* Start *

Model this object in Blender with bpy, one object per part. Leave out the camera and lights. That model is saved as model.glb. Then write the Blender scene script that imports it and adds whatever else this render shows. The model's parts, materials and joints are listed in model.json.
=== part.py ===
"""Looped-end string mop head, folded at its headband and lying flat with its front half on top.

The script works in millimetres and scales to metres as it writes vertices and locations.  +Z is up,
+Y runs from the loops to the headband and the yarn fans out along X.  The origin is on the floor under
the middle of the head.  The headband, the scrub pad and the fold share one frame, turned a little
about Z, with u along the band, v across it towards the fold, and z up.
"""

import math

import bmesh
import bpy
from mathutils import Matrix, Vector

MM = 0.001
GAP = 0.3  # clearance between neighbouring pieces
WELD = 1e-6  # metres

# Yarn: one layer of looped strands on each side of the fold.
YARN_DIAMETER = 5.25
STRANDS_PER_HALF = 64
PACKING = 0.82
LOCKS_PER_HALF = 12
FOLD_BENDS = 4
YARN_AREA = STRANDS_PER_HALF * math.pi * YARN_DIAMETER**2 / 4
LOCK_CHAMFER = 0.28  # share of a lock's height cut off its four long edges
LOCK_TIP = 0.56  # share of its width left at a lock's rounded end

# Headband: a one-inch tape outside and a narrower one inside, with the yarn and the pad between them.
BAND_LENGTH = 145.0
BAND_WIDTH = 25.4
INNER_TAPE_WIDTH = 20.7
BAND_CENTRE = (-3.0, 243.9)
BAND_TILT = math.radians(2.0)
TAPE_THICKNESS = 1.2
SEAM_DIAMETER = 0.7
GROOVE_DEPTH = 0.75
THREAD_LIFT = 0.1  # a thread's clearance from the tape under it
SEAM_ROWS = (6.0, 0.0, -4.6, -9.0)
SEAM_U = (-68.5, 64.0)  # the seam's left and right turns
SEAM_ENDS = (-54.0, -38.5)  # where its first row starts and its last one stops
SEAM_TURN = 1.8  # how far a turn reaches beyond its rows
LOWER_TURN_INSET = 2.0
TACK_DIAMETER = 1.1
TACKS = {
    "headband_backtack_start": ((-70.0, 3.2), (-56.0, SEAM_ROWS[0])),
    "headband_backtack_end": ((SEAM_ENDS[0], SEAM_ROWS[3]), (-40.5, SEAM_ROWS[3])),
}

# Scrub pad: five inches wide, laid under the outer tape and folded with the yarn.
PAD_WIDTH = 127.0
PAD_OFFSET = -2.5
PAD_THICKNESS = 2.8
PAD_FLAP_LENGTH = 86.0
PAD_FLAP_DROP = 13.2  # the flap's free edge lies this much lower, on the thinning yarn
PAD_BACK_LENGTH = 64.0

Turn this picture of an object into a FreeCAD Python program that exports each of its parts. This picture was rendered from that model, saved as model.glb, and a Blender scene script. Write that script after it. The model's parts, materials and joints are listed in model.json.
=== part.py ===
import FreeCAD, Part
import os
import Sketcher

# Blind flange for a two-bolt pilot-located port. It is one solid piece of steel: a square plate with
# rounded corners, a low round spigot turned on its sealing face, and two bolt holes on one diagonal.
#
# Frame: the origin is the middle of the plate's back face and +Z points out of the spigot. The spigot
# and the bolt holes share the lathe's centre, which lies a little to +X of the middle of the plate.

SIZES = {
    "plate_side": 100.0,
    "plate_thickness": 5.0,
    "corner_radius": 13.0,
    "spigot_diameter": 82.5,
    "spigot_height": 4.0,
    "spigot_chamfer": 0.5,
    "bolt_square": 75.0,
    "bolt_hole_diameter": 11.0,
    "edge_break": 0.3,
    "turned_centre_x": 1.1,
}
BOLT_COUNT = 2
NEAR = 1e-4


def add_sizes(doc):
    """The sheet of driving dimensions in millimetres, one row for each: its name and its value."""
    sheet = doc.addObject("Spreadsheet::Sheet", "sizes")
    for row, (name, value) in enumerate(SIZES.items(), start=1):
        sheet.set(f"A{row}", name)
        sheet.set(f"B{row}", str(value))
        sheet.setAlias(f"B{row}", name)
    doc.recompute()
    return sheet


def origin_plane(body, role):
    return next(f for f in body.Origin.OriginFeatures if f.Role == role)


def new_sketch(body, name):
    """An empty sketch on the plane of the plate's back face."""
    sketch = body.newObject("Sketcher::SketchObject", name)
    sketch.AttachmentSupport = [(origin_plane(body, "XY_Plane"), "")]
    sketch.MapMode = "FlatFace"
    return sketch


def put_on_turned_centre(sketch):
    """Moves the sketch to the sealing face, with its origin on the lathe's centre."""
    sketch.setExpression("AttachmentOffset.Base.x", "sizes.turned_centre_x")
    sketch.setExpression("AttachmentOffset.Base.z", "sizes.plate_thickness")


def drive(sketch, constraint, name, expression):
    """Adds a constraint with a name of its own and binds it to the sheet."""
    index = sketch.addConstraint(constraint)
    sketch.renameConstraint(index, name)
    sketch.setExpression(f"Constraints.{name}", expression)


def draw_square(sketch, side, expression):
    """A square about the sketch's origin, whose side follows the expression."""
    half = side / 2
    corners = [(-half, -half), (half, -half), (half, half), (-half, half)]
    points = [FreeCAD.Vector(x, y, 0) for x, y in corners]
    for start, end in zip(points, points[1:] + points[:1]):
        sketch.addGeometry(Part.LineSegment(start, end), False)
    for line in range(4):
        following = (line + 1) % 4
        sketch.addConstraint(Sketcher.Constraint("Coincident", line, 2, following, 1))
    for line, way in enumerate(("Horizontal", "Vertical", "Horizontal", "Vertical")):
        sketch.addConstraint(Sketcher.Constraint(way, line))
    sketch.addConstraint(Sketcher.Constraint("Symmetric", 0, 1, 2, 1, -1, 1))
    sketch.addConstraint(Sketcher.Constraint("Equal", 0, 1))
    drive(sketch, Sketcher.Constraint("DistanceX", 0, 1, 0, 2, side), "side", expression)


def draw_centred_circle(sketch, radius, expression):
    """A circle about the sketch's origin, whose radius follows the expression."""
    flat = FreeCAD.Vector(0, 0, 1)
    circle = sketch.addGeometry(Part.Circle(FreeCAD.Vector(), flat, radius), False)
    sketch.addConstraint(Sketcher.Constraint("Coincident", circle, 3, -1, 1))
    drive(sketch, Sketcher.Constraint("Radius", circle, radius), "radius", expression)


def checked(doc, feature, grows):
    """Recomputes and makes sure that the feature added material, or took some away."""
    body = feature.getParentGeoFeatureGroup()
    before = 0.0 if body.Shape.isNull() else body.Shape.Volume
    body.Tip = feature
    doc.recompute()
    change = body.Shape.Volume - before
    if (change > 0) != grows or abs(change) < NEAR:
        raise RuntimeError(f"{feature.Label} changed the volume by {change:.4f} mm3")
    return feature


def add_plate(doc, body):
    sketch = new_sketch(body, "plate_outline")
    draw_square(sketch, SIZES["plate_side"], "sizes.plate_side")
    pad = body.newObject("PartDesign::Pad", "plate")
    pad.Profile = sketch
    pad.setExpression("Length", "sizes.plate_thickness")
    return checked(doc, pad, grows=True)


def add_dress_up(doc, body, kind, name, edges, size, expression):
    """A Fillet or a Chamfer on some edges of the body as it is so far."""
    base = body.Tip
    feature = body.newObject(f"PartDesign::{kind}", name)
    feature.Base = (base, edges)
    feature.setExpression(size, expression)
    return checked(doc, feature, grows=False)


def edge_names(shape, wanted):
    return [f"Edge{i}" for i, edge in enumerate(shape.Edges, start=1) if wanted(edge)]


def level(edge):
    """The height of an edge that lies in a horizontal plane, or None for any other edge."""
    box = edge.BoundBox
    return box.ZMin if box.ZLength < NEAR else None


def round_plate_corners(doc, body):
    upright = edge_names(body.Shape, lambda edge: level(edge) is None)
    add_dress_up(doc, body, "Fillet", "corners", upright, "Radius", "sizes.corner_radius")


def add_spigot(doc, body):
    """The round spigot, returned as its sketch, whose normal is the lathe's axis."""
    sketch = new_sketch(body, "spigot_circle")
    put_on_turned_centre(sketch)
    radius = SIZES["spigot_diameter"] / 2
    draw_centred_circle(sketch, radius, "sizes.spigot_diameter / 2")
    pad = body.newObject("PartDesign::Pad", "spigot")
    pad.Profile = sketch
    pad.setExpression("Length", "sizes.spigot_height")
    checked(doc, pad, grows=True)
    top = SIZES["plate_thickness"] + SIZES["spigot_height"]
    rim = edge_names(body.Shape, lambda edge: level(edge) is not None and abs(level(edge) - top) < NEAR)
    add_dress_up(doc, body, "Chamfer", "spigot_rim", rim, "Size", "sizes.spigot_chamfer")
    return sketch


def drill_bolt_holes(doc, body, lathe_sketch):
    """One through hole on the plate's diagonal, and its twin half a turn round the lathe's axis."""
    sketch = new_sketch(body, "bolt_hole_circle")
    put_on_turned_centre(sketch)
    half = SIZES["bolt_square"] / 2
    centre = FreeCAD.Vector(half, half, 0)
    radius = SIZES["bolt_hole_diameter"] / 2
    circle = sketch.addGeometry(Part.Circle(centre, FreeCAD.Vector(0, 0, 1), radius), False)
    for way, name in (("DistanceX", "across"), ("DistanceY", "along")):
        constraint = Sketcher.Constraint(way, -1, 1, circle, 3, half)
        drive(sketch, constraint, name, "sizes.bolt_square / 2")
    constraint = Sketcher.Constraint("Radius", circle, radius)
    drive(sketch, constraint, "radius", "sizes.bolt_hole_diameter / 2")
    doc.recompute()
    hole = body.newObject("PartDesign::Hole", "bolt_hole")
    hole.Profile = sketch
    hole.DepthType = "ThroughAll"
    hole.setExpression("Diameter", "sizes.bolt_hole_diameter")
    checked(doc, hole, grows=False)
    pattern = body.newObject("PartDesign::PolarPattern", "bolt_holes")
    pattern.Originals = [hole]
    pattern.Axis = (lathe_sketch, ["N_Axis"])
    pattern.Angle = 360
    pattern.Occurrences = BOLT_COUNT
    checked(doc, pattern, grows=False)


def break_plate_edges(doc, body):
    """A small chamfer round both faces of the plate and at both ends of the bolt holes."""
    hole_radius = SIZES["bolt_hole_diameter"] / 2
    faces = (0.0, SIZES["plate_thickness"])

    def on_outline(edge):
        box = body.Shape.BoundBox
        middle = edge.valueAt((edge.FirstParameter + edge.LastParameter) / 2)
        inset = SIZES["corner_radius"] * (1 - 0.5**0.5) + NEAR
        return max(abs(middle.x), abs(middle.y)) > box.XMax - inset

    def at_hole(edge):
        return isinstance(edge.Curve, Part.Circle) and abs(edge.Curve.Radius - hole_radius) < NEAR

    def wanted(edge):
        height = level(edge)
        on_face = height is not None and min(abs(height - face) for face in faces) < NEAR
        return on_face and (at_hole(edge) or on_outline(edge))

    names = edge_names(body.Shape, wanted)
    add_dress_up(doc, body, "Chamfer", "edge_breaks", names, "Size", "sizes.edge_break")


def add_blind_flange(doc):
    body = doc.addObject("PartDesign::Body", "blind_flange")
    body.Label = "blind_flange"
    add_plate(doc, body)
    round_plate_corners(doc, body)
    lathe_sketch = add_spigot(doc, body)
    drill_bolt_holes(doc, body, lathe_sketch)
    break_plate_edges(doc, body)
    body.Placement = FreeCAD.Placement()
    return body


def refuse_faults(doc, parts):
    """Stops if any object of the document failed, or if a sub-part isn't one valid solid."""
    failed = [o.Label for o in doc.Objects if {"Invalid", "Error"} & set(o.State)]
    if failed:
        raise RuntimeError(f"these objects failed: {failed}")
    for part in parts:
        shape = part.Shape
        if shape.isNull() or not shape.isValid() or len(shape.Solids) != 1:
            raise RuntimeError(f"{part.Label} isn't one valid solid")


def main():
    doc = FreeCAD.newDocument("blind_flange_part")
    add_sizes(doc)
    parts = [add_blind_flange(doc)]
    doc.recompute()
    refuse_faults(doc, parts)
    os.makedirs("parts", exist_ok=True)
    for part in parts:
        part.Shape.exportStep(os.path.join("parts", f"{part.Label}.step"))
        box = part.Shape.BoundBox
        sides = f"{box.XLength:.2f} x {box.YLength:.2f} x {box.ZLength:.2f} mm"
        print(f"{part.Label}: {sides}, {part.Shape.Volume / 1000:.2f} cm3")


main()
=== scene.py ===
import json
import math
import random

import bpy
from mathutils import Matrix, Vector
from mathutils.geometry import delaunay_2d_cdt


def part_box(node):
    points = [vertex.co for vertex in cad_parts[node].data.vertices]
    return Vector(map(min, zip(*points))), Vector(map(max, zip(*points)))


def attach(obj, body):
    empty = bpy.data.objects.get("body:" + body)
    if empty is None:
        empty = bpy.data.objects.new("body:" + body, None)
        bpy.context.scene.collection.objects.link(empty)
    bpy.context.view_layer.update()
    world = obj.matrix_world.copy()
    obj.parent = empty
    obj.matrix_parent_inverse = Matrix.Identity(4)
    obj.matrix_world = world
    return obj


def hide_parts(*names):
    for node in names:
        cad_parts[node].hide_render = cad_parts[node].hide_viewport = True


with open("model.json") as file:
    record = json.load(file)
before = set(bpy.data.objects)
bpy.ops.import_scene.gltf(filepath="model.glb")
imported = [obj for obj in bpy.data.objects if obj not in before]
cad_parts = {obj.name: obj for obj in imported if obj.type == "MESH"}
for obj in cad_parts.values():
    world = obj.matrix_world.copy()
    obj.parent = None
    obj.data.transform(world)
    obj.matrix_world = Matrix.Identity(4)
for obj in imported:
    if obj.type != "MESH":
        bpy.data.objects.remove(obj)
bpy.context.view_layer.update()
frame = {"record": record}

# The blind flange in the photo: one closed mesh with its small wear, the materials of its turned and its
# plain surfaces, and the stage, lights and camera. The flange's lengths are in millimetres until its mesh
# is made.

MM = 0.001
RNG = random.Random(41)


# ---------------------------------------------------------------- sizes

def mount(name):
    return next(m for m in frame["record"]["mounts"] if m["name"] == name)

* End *

**THE REQUEST**.
Starting at the line that contains "parts = [add_blind_flange(doc)]" and ending at the line that contains "obj.matrix_world = world", repeat each line exactly, both ends included, and nothing else.

**RESPONSE**.
    parts = [add_blind_flange(doc)]
    doc.recompute()
    refuse_faults(doc, parts)
    os.makedirs("parts", exist_ok=True)
    for part in parts:
        part.Shape.exportStep(os.path.join("parts", f"{part.Label}.step"))
        box = part.Shape.BoundBox
        sides = f"{box.XLength:.2f} x {box.YLength:.2f} x {box.ZLength:.2f} mm"
        print(f"{part.Label}: {sides}, {part.Shape.Volume / 1000:.2f} cm3")


main()
=== scene.py ===
import json
import math
import random

import bpy
from mathutils import Matrix, Vector
from mathutils.geometry import delaunay_2d_cdt


def part_box(node):
    points = [vertex.co for vertex in cad_parts[node].data.vertices]
    return Vector(map(min, zip(*points))), Vector(map(max, zip(*points)))


def attach(obj, body):
    empty = bpy.data.objects.get("body:" + body)
    if empty is None:
        empty = bpy.data.objects.new("body:" + body, None)
        bpy.context.scene.collection.objects.link(empty)
    bpy.context.view_layer.update()
    world = obj.matrix_world.copy()
    obj.parent = empty
    obj.matrix_parent_inverse = Matrix.Identity(4)
    obj.matrix_world = world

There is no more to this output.